Aim => Write out every line of the material exactly as it appears.

Data block =>
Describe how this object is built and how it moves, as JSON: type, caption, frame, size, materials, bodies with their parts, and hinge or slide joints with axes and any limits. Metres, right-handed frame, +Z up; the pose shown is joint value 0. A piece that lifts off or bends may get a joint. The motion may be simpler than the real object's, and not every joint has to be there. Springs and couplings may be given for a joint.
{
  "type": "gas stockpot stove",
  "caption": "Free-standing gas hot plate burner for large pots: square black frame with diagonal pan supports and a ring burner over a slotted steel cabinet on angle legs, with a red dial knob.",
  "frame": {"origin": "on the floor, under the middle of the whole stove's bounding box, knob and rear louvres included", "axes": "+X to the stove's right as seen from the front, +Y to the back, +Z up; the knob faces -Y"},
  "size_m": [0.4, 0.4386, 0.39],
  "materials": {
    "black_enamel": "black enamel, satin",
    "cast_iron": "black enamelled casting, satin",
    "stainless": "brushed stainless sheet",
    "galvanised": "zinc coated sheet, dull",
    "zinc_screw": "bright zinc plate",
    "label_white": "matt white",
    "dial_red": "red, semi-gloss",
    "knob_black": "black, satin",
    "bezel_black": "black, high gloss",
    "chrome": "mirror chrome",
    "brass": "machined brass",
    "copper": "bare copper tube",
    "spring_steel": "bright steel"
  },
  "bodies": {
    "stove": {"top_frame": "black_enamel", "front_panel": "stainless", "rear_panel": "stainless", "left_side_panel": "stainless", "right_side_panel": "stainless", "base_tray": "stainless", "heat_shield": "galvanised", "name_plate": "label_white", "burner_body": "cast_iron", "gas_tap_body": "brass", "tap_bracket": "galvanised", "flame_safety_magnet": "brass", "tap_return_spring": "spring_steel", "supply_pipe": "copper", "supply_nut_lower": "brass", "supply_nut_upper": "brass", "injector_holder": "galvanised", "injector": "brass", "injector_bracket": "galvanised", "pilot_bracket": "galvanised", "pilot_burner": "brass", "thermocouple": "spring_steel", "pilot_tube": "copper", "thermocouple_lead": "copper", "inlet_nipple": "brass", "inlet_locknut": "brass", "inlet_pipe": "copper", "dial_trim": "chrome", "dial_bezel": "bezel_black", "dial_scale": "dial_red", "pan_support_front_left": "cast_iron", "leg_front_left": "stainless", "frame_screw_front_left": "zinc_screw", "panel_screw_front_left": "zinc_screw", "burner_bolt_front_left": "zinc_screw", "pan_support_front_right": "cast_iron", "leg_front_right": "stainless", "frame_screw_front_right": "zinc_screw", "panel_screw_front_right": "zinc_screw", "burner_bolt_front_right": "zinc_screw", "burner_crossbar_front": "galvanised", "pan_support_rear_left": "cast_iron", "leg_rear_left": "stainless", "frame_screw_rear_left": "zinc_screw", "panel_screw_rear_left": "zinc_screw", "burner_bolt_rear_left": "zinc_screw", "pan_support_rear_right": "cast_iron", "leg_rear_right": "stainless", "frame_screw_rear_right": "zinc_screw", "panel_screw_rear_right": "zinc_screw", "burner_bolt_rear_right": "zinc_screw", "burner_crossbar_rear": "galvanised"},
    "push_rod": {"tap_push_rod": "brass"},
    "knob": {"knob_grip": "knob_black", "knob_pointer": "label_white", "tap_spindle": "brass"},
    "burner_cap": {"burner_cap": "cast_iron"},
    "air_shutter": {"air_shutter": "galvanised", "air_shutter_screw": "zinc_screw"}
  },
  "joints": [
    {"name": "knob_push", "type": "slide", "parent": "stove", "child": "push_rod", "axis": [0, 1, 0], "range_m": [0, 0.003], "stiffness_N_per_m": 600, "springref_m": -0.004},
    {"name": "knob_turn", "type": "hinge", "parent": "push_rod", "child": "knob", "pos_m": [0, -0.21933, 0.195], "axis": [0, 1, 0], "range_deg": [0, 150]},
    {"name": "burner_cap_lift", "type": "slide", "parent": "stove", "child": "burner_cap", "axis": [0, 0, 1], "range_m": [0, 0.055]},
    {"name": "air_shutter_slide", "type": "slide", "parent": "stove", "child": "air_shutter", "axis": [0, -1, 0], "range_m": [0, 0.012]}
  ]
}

Completed exercise =>
Describe how this object is built and how it moves, as JSON: type, caption, frame, size, materials, bodies with their parts, and hinge or slide joints with axes and any limits. Metres, right-handed frame, +Z up; the pose shown is joint value 0. A piece that lifts off or bends may get a joint. The motion may be simpler than the real object's, and not every joint has to be there. Springs and couplings may be given for a joint.
{
  "type": "gas stockpot stove",
  "caption": "Free-standing gas hot plate burner for large pots: square black frame with diagonal pan supports and a ring burner over a slotted steel cabinet on angle legs, with a red dial knob.",
  "frame": {"origin": "on the floor, under the middle of the whole stove's bounding box, knob and rear louvres included", "axes": "+X to the stove's right as seen from the front, +Y to the back, +Z up; the knob faces -Y"},
  "size_m": [0.4, 0.4386, 0.39],
  "materials": {
    "black_enamel": "black enamel, satin",
    "cast_iron": "black enamelled casting, satin",
    "stainless": "brushed stainless sheet",
    "galvanised": "zinc coated sheet, dull",
    "zinc_screw": "bright zinc plate",
    "label_white": "matt white",
    "dial_red": "red, semi-gloss",
    "knob_black": "black, satin",
    "bezel_black": "black, high gloss",
    "chrome": "mirror chrome",
    "brass": "machined brass",
    "copper": "bare copper tube",
    "spring_steel": "bright steel"
  },
  "bodies": {
    "stove": {"top_frame": "black_enamel", "front_panel": "stainless", "rear_panel": "stainless", "left_side_panel": "stainless", "right_side_panel": "stainless", "base_tray": "stainless", "heat_shield": "galvanised", "name_plate": "label_white", "burner_body": "cast_iron", "gas_tap_body": "brass", "tap_bracket": "galvanised", "flame_safety_magnet": "brass", "tap_return_spring": "spring_steel", "supply_pipe": "copper", "supply_nut_lower": "brass", "supply_nut_upper": "brass", "injector_holder": "galvanised", "injector": "brass", "injector_bracket": "galvanised", "pilot_bracket": "galvanised", "pilot_burner": "brass", "thermocouple": "spring_steel", "pilot_tube": "copper", "thermocouple_lead": "copper", "inlet_nipple": "brass", "inlet_locknut": "brass", "inlet_pipe": "copper", "dial_trim": "chrome", "dial_bezel": "bezel_black", "dial_scale": "dial_red", "pan_support_front_left": "cast_iron", "leg_front_left": "stainless", "frame_screw_front_left": "zinc_screw", "panel_screw_front_left": "zinc_screw", "burner_bolt_front_left": "zinc_screw", "pan_support_front_right": "cast_iron", "leg_front_right": "stainless", "frame_screw_front_right": "zinc_screw", "panel_screw_front_right": "zinc_screw", "burner_bolt_front_right": "zinc_screw", "burner_crossbar_front": "galvanised", "pan_support_rear_left": "cast_iron", "leg_rear_left": "stainless", "frame_screw_rear_left": "zinc_screw", "panel_screw_rear_left": "zinc_screw", "burner_bolt_rear_left": "zinc_screw", "pan_support_rear_right": "cast_iron", "leg_rear_right": "stainless", "frame_screw_rear_right": "zinc_screw", "panel_screw_rear_right": "zinc_screw", "burner_bolt_rear_right": "zinc_screw", "burner_crossbar_rear": "galvanised"},
    "push_rod": {"tap_push_rod": "brass"},
    "knob": {"knob_grip": "knob_black", "knob_pointer": "label_white", "tap_spindle": "brass"},
    "burner_cap": {"burner_cap": "cast_iron"},
    "air_shutter": {"air_shutter": "galvanised", "air_shutter_screw": "zinc_screw"}
  },
  "joints": [
    {"name": "knob_push", "type": "slide", "parent": "stove", "child": "push_rod", "axis": [0, 1, 0], "range_m": [0, 0.003], "stiffness_N_per_m": 600, "springref_m": -0.004},
    {"name": "knob_turn", "type": "hinge", "parent": "push_rod", "child": "knob", "pos_m": [0, -0.21933, 0.195], "axis": [0, 1, 0], "range_deg": [0, 150]},
    {"name": "burner_cap_lift", "type": "slide", "parent": "stove", "child": "burner_cap", "axis": [0, 0, 1], "range_m": [0, 0.055]},
    {"name": "air_shutter_slide", "type": "slide", "parent": "stove", "child": "air_shutter", "axis": [0, -1, 0], "range_m": [0, 0.012]}
  ]
}